Al Reser started the Catholic Worker House of Hospitality in Chicago which is now closed since the war. He has four children, and works as all fathers do, at home as well as at work, but he is most interested in the family Apostolate and as part of it wants to start a collection to rebuild the homes of the families of Nagasaki and Hiroshima, as a conscience fund. There are Jesuits there whom he will ask to administer the fund, but he is willing to sponsor, and take up the correspondence work about it, together with his wife, Catherine. If anyone is interested in getting this conscience fund going, let him get in touch with Al Reser, 1749 W. Allison St., Chicago, Ill. This last month some friend in California sent us $500 in cash to send food packages to Europe. It was an anonymous donation and we do thank whoever it was for their trust in us. The money has been spent and the food packages are on their way, to Germany, Italy, France, Finland, Poland, Hungary, etc. Maybe someone will send $5000 or so for the rebuilding of homes for the Japanese families we have injured so cruelly. The latest news about the atom bomb is that those it has not killed outright will die of cancer within the next ten or fifteen years.
Another good visit this trip was to the Gauchats at our Lady of the Wayside Farm. It was a great joy to see there old fields reclaimed for wheat that had been lying idle for years, and ploughing under way for the spring. Ray Knight is helping Bill and, in addition to the farm work, Bill drives the school bus and delivers grain from the mill to add to the farm income. Through the years the Blessed Martin House of Hospitality goes on, and about fifty men a day come for breakfast and supper and about ten men are housed. It was good to have our meeting there and again it was families who come together for discussion and study.

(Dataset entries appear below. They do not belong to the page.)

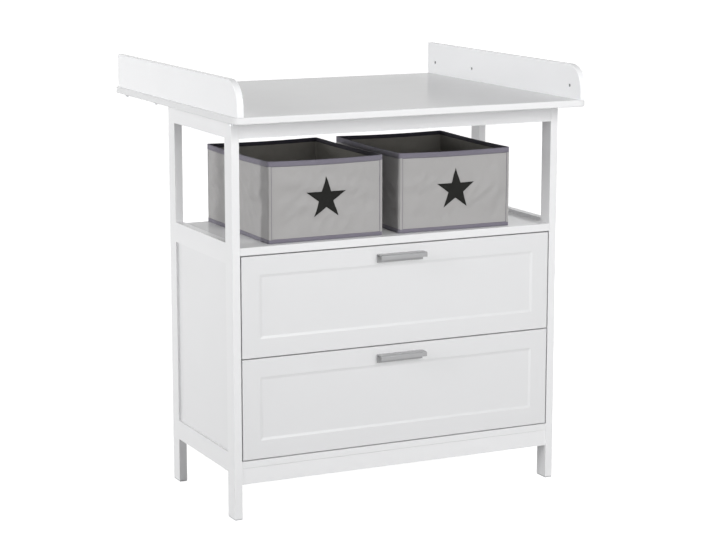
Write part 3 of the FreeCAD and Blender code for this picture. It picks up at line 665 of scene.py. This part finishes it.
def bulge(across, up, seed):
    """How far a wall's cloth stands out: a soft belly, slanting folds and small dents."""
    arch = min(1.0, 3.0 * math.sin(math.pi * across)) * math.sin(math.pi * min(up, 0.97)) ** 0.7
    slanting = 0.3 - abs(noise.noise(Vector((3 * across + 3 * up, 9 * across - 5 * up, seed))))
    small = noise.noise(Vector((7 * across - 4 * up, 6 * up + 5 * across, seed + 5)))
    rolling = noise.noise(Vector((1.3 * across, 6.0 * up + 1.5 * across, seed + 11)))
    return arch * (BELLY + SLANTING_FOLD * slanting + SMALL_DENT * small
                   + ROLLING_FOLD * rolling)


def slump(co, seed):
    """Where a point of an ideal box lies once cloth and card have given a little."""
    along = min(max(co.x / BOX_WIDTH, 0.0), 1.0)
    deep = min(max(co.y / BOX_DEPTH, 0.0), 1.0)
    up = min(max(co.z / BOX_HEIGHT, 0.0), 1.0)
    fade = 14               # a wall's shape dies out over one part in 14 of the box
    near_front, near_back = max(0.0, 1.0 - deep * fade), max(0.0, 1.0 - (1.0 - deep) * fade)
    near_left, near_right = max(0.0, 1.0 - along * fade), max(0.0, 1.0 - (1.0 - along) * fade)
    out = co.copy()
    out.y += near_back * bulge(along, up, seed + 20) - near_front * bulge(along, up, seed)
    out.x += near_right * bulge(deep, up, seed + 40) - near_left * bulge(deep, up, seed + 60)
    fold = math.exp(-((deep - 0.5) / 0.012) ** 2) * math.sin(math.pi * min(up, 0.97))
    out.x += (near_left - near_right) * CARD_FOLD * fold
    front_sag = FRONT_SAG * math.sin(math.pi * along) * max(near_front, near_back)
    side_sag = SIDE_SAG * math.sin(math.pi * deep) * max(near_left, near_right)
    out.z -= (front_sag + side_sag) * up ** 3
    return out


def stand_box(bm, side):
    """Slump a box's piece and set it down on the shelf."""
    left, front, turn = BOX_PLACES[side]
    for vert in bm.verts:
        vert.co = slump(vert.co, BOX_SEEDS[side])
    place = Matrix.Translation((left, front, SHELF_TOP + BOX_LIFT))
    bmesh.ops.transform(bm, matrix=place @ Matrix.Rotation(math.radians(turn), 4, "Z"),
                        verts=bm.verts)


def box_sleeve(inset, low, high, cuts):
    """Open sleeve with rounded upright corners, cut into a fine grid."""
    bm = bmesh.new()
    bmesh.ops.create_cube(bm, size=1.0)
    size = Vector((BOX_WIDTH - 2 * inset, BOX_DEPTH - 2 * inset, high - low))
    bmesh.ops.scale(bm, vec=size, verts=bm.verts)
    bmesh.ops.translate(bm, vec=(BOX_WIDTH / 2, BOX_DEPTH / 2, (high + low) / 2), verts=bm.verts)
    upright = [edge for edge in bm.edges
               if abs(edge.verts[0].co.z - edge.verts[1].co.z) > (high - low) / 2]
    bmesh.ops.bevel(bm, geom=upright, offset=max(BOX_CORNER - inset, 0.001), segments=4,
                    profile=0.5, affect="EDGES", material=-1)
    caps = [face for face in bm.faces if abs(face.normal.z) > 0.9]
    bmesh.ops.delete(bm, geom=caps, context="FACES_ONLY")
    corner_room, shortest = 0.02, 0.004
    for axis, count in enumerate(cuts):
        least = 0.9 * size[axis] - corner_room
        long_edges = [edge for edge in bm.edges
                      if abs((edge.verts[0].co - edge.verts[1].co)[axis]) > least
                      and edge.calc_length() > shortest]
        bmesh.ops.subdivide_edges(bm, edges=long_edges, cuts=count, use_grid_fill=True)
    return bm


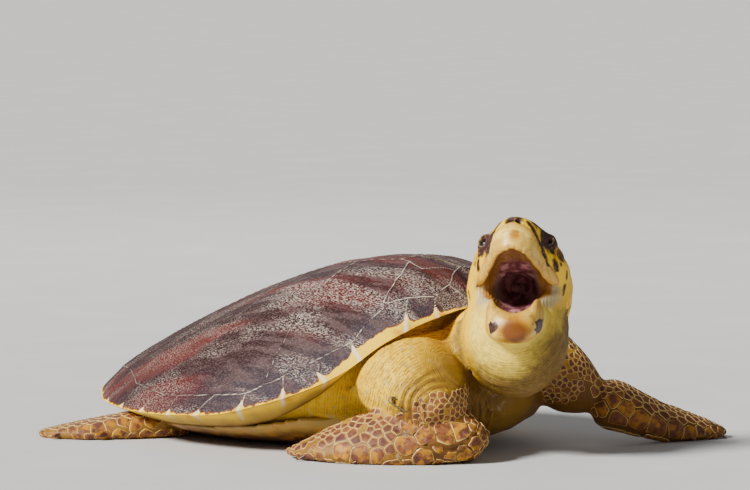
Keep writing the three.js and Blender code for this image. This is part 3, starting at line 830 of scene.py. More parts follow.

Even Dorothy adds to the family income by tinting photographs, and her sale of Christmas cards last winter paid the expenses of the new baby. There are three now, sturdy little girls, and I was there for the birthday party of the oldest, Anita Marie.
My last stop on the way home was at the Hugo’s in Kittanning, where we had a delightful old-fashioned taffee pull, Mr. Lawrence Hugo officiating. He showed me how to make it, so I shall introduce this custom of candy making at the farm and Mott St. For the group that were there he used four cups of molasses and two of sugar. It is a healthy kind of candy for the children, and they help make it themselves, so that is why I speak of it here. It’s another step out of the industrial set-up when we make our own.